The researchers asked a new question in their latest national survey--the "grand bargain" question. Would Americans be willing to support taxes on old energy sources in return for a cut in federal income tax rates?
It's an important question. Potential national climate and energy policies are already beginning to dominate early advertising spending in a handful of key presidential and political fights in 2012.
"The key finding is that a majority of Americans support action on climate change," said one of the lead researchers, Anthony Leiserowitz at Yale. "They want more action by their elected officials, by companies, and even themselves. They also support a variety of policies to move the country toward a clean energy future."
Leiserowitz said he was surprised, though, about the answer to the new "grand bargain" question added to the national survey this spring.
"Perhaps most surprising to us was the majority support--across party lines--for the principle of a 'tax swap' that reduced the federal income tax while increasing the tax on fossil fuels by an equal amount--an idea that has been promoted by both liberal and conservative politicians," Leiserowitz said.
By a margin of 3 to 1, the national survey found, Americans favor political candidates who would support increasing taxes on coal, oil, and natural gas, and reducing the federal income tax Americans pay by the same amount: 61 percent said they would be more likely to favor candidates who supported such a tax shift, while only 20 percent said they would be less likely.
The question was framed as a "revenue-neutral" tax shift. The total amount of taxes collected by the government would stay the same--a reduction in the federal income tax rate for Americans and an increase in taxes on the oil, coal, and gas industries--while creating jobs and decreasing carbon pollution.
Republicans would vote for candidates who supported such a revenue-neutral tax shift by 2 to 1 margins in the survey--51 percent said they would be more likely to vote for a candidate who supported such a revenue-neutral tax shift, while just 25 percent said they would be less likely.
Independents or those with no party preference would also be more likely to support such a revenue-neutral tax shift by a wide margin, with up to 60 percent supporting it. The split for Democrats was 71 percent more likely, 13 percent less likely.
In another new question in the ongoing survey added this year, the Yale-GMU researchers also found that more than 60 percent of Americans believe that the continued dependency on older sources of energy (coal, oil, and natural gas) are responsible for "hidden costs" to clean up air and water, military costs to maintain U.S. access to foreign oil, and the environmental costs of spills and accidents.
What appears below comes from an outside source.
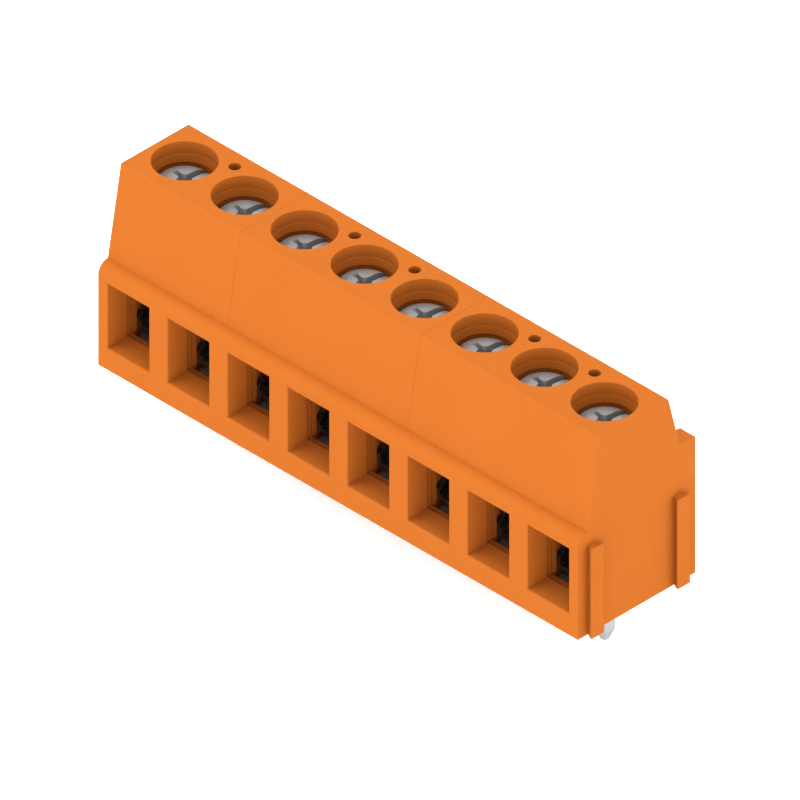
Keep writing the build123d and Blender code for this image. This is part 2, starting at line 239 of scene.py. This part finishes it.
def surface(rows, seg, name):
    """Closed surface round Z. rows: lists of (r, z) for each angle, bottom to
    top, between a bottom point and a top point on the axis."""
    bm = bmesh.new()
    low = bm.verts.new((0, 0, rows[0][0][1] * MM))
    rings = []
    for row in rows:
        rings.append([bm.verts.new((r * math.cos(2 * math.pi * k / seg) * MM,
                                    r * math.sin(2 * math.pi * k / seg) * MM, z * MM))
                      for k, (r, z) in enumerate(row)])
    high = bm.verts.new((0, 0, rows[-1][0][1] * MM))
    for k in range(seg):
        j = (k + 1) % seg
        bm.faces.new((low, rings[0][j], rings[0][k]))
        for a, b in zip(rings, rings[1:]):
            bm.faces.new((a[k], a[j], b[j], b[k]))
        bm.faces.new((high, rings[-1][k], rings[-1][j]))
    bmesh.ops.recalc_face_normals(bm, faces=bm.faces)
    me = bpy.data.meshes.new(name)
    bm.to_mesh(me)
    bm.free()
    return me


def thread_radius(angle, z):
    """Rounded 60 degree thread, right-handed, running out at both ends."""
    phase = (z / THREAD - angle / (2 * math.pi)) % 1.0
    tri = 1.0 - abs(2.0 * phase - 1.0)
    tri = min(1.0, max(0.0, (tri - 0.10) / 0.76))
    r = R_ROOT + (R_CREST - R_ROOT) * tri
    fade_top = min(1.0, max(0.0, (UNDER - 0.25 - z) / 0.45))
    r = R_ROOT + (r - R_ROOT) * fade_top
    tip = TIP + 0.32
    if z < tip:
        r = min(r, R_CREST - 0.30 * (tip - z) / 0.32)
    return r


def shank_mesh():
    """The strip of quads follows the helix, so crest and root stay clean."""
    seg, per_turn = 72, 12
    z0, z1 = TIP, UNDER + 0.06
    count = int((z1 - z0) / THREAD + 2.5) * per_turn
    bm = bmesh.new()
    cols = []
    for k in range(seg):
        ang = 2 * math.pi * k / seg
        col = []
        for j in range(count + per_turn + 1):
            z = z0 - THREAD + THREAD * j / per_turn + THREAD * k / seg
            z = min(z1, max(z0, z))
            r = thread_radius(ang, z)
            col.append(bm.verts.new((r * math.cos(ang) * MM, r * math.sin(ang) * MM, z * MM)))
        cols.append(col)
    for k in range(seg):
        shift = 0 if k < seg - 1 else per_turn
        nxt = cols[(k + 1) % seg]
        for j in range(count):
            bm.faces.new((cols[k][j], nxt[j + shift], nxt[j + 1 + shift], cols[k][j + 1]))
    bmesh.ops.remove_doubles(bm, verts=bm.verts, dist=1e-7)
    bmesh.ops.dissolve_degenerate(bm, edges=bm.edges, dist=1e-7)
    loose = [v for v in bm.verts if not v.link_faces]
    bmesh.ops.delete(bm, geom=loose, context="VERTS")
    for end in (z0, z1):
        rim = [e for e in bm.edges if e.is_boundary and all(abs(v.co.z - end * MM) < 1e-8 for v in e.verts)]
        middle = bm.verts.new((0, 0, end * MM))
        for e in rim:
            bm.faces.new((e.verts[0], e.verts[1], middle))
    bmesh.ops.recalc_face_normals(bm, faces=bm.faces)
    me = bpy.data.meshes.new("screw_shank")
    bm.to_mesh(me)
    bm.free()
    return me


def head_mesh():
    seg = 128
    prof = [(1.60, UNDER), (1.67, UNDER + 0.015), (1.705, UNDER + 0.05), (R_HEAD, UNDER + 0.10)]
    n = 4
    for i in range(1, n):
        prof.append((R_HEAD, UNDER + 0.10 + (SHOULDER - 0.06 - UNDER - 0.10) * i / n))
    prof += [(R_HEAD, SHOULDER - 0.06), (1.714, SHOULDER - 0.02), (1.690, SHOULDER + 0.025),
             (1.650, 12.282), (1.600, 12.316), (1.530, 12.358), (1.460, 12.392), (1.380, 12.422),
             (1.300, 12.447), (1.210, 12.469), (1.120, 12.485), (1.030, 12.496), (0.950, TOP)]
    prof += [(0.75, TOP), (0.5, TOP), (0.25, TOP)]
    rows = [[p] * seg for p in prof]
    return surface(rows, seg, "screw_head")


def cutter(corners, name):
    """Convex prism from two rings of corners (bottom ring, top ring)."""
    bm = bmesh.new()
    a = [bm.verts.new([c * MM for c in p]) for p in corners[0]]
    b = [bm.verts.new([c * MM for c in p]) for p in corners[1]]
    n = len(a)
    bm.faces.new(a[::-1])
    bm.faces.new(b)
    for k in range(n):
        j = (k + 1) % n
        bm.faces.new((a[k], a[j], b[j], b[k]))
    bmesh.ops.recalc_face_normals(bm, faces=bm.faces)
    me = bpy.data.meshes.new(name)
    bm.to_mesh(me)
    bm.free()
    o = bpy.data.objects.new(name, me)
    scene.collection.objects.link(o)
    return o


def turned(points, angle):
    c, s = math.cos(angle), math.sin(angle)
    return [(x * c - y * s, x * s + y * c, z) for x, y, z in points]


def rect(lx, ly, z):
    return [(-lx, -ly, z), (lx, -ly, z), (lx, ly, z), (-lx, ly, z)]


def recessed_head():
    me = head_mesh()
    head = bpy.data.objects.new("head_work", me)
    scene.collection.objects.link(head)
    cuts = [cutter([turned(rect(2.4, 0.235, TOP - 0.75), SLOT_ANGLE),
                    turned(rect(2.4, 0.250, TOP + 0.4), SLOT_ANGLE)], "cut_slot")]
    for extra in (0.0, math.pi / 2):
        cuts.append(cutter([turned(rect(0.74, 0.125, TOP - 1.05), SLOT_ANGLE + extra),
                            turned(rect(1.00, 0.165, TOP + 0.01), SLOT_ANGLE + extra)], "cut_wing"))
    ring = []
    for r, z in ((0.20, TOP - 0.90), (0.48, TOP + 0.01)):
        ring.append([(r * math.cos(k * math.pi / 4 + SLOT_ANGLE), r * math.sin(k * math.pi / 4 + SLOT_ANGLE), z)
                     for k in range(8)])
    cuts.append(cutter(ring, "cut_middle"))
    for c in cuts:
        m = head.modifiers.new("cut", "BOOLEAN")
        m.operation = "DIFFERENCE"
        m.solver = "EXACT"
        m.object = c
    bv = head.modifiers.new("bevel", "BEVEL")
    bv.width = 0.030 * MM
    bv.segments = 2
    bv.limit_method = "ANGLE"
    bv.angle_limit = math.radians(32)
    bpy.context.view_layer.update()
    dg = bpy.context.evaluated_depsgraph_get()
    out = bpy.data.meshes.new_from_object(head.evaluated_get(dg))
    for o in cuts + [head]:
        bpy.data.objects.remove(o)
    return out


def joined(meshes, name):
    bm = bmesh.new()
    for me in meshes:
        bm.from_mesh(me)
    out = bpy.data.meshes.new(name)
    bm.to_mesh(out)
    bm.free()
    return out


def smooth_by_angle(me, degrees):
    """Smooth shading that keeps edges sharper than the angle."""
    for p in me.polygons:
        p.use_smooth = True
    bm = bmesh.new()
    bm.from_mesh(me)
    lim = math.radians(degrees)
    for e in bm.edges:
        if len(e.link_faces) == 2:
            e.smooth = e.calc_face_angle(0.0) < lim
        else:
            e.smooth = False
    bm.to_mesh(me)
    bm.free()


screw = joined([recessed_head(), shank_mesh()], "clamping_screw_mesh")
smooth_by_angle(screw, 38)
dress_mat = MAT["clamping_screw"]
screw.materials.append(dress_mat)
for i, x in enumerate(POLE_X, 1):
    me = screw.copy()
    me.transform(Matrix.Translation((x * MM, 0, 0)))
    o = bpy.data.objects.new("screw_%d" % i, me)
    scene.collection.objects.link(o)
    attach(o, "screw_%d" % i)
    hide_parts("clamping_screw_%d" % i)


# ------------------------------------------------------------------- stage
def plain_floor():
    m, nt, b = new_material("pale_floor")
    b.inputs["Base Color"].default_value = (0.97, 0.97, 0.97, 1)
    b.inputs["Roughness"].default_value = 0.9
    b.inputs["Specular IOR Level"].default_value = 0.0
    # a table lit faintly from below, so that the part stands on plain white
    b.inputs["Emission Color"].default_value = (1.0, 1.0, 1.0, 1)
    b.inputs["Emission Strength"].default_value = 0.18
    bm = bmesh.new()
    s, z = 1.5, -3.5 * MM
    vs = [bm.verts.new(v) for v in ((-s, -s, z), (s, -s, z), (s, s, z), (-s, s, z))]
    bm.faces.new(vs)
    me = bpy.data.meshes.new("floor")
    bm.to_mesh(me)
    bm.free()
    o = bpy.data.objects.new("floor", me)
    scene.collection.objects.link(o)
    me.materials.append(m)
    return o


floor = plain_floor()

world = bpy.data.worlds.new("studio")
scene.world = world
world.use_nodes = True
wt = world.node_tree
bg = wt.nodes["Background"]
bg.inputs["Strength"].default_value = 4.60
# an even tent of light with a brighter band round the horizon
sky = wt.nodes.new("ShaderNodeTexCoord")
sky_xyz = wt.nodes.new("ShaderNodeSeparateXYZ")
wt.links.new(sky.outputs["Generated"], sky_xyz.inputs["Vector"])
tent = ramp(wt, sky_xyz, "Z", [(0.0, (1.0, 1.0, 1.0)), (0.18, (1.0, 1.0, 1.0)),
                               (0.34, (0.41, 0.41, 0.41)), (1.0, (0.41, 0.41, 0.41))])
wt.links.new(tent.outputs["Color"], bg.inputs["Color"])


def area(name, where, size, power, at=(0, 0, 5)):
    l = bpy.data.lights.new(name, "AREA")
    l.shape = "SQUARE"
    l.size = size
    l.energy = power
    o = bpy.data.objects.new(name, l)
    scene.collection.objects.link(o)
    o.location = [c * MM for c in where]
    d = Vector([c * MM for c in at]) - o.location
    o.rotation_mode = "QUATERNION"
    o.rotation_quaternion = d.to_track_quat("-Z", "Y")
    return o


area("soft_top", (0, 0, 320), 0.12, 0.67)
area("soft_side", (382, -321, 44), 0.25, 0.68)
area("soft_left", (-190, -159, 247), 0.15, 0.36)

scene.view_settings.view_transform = "Standard"
scene.view_settings.look = "None"
scene.view_settings.exposure = 0.0
scene.view_settings.gamma = 1.0

# ------------------------------------------------------------------ camera
az, el = math.radians(45.0), math.radians(35.0)
target = Vector((2.018, -1.565, 6.875)) * MM
back = Vector((math.sin(az) * math.cos(el), -math.cos(az) * math.cos(el), math.sin(el)))
cam = bpy.data.cameras.new("camera")
cam.type = "ORTHO"
cam.ortho_scale = 47.91 * MM
cam.clip_start = 0.001
cam.clip_end = 5.0
camera = bpy.data.objects.new("camera", cam)
scene.collection.objects.link(camera)
camera.location = target + back * 0.25
camera.rotation_mode = "QUATERNION"
camera.rotation_quaternion = (-back).to_track_quat("-Z", "Y")
scene.camera = camera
Some of the other findings from the Yale-GMU poll are surprising as well:
--70 percent believe that corporations and industries should be doing more to combat global warming, which is now back to levels from the fall of 2008.
--Two thirds still believe the U.S. should act on its own to cut greenhouse gases, regardless of what other nations do. Likewise, two thirds still believe that the U.S. should make either a large-scale or medium-scale effort to reduce global warming.
--76 percent support regulating carbon dioxide as a greenhouse gas pollutant.
--Support for new, clean energy research is high overall in both parties (74 percent for the GOP, and 91 percent for Democrats). However, likely due to news about Solyndra, a green-energy company that declared bankruptcy despite loan guarantees from the government, those who "strongly support" more research into renewables has fallen from 53 percent in the fall of 2008 to 36 percent in March 2012.
--Meanwhile, support for requiring utilities to produce at least 20 percent of their electricity from renewable energy sources even if household costs increase by $100 a year fell from 31 percent who "strongly support" it in 2008 to just 20 percent now. Overall, though, 73 percent still support this.
--Possibly as a result of the 2010 BP oil spill in the Gulf of Mexico, those who "strongly support" expanding offshore drilling for oil and natural gas off the U.S. coast has fallen from 37 percent in 2008 to 24 percent. Overall, though, 62 percent still support offshore drilling. The difference between the two parties on offshore drilling is stark: 89 percent of Republicans support it, while just 53 percent of Democrats do.
--Also possibly as a result of the ongoing coverage of Fukushima, support for building more nuclear power plants has fallen dramatically--from 61 percent who support it overall in 2008 to just 42 percent now.
All of this comes in a new era of American politics, in the wake of the Citizens United decision by the Supreme Court that essentially opened the floodgates for unlimited corporate spending designed to influence federal elections.
If the first quarter of 2012 is any indication, we're in for quite a ride. Analyses by groups that track independent sadvertising spending by so-called super PACS found that nearly 80 percent of them to date this year were related to energy.
Independent super PAC spending could approach $2 billion in 2012--much of it seeking to influence energy issues. That's uncharted territory for the American political system. The question, when the dust settles, is what that might actually translate into for the nation's capital and American politics.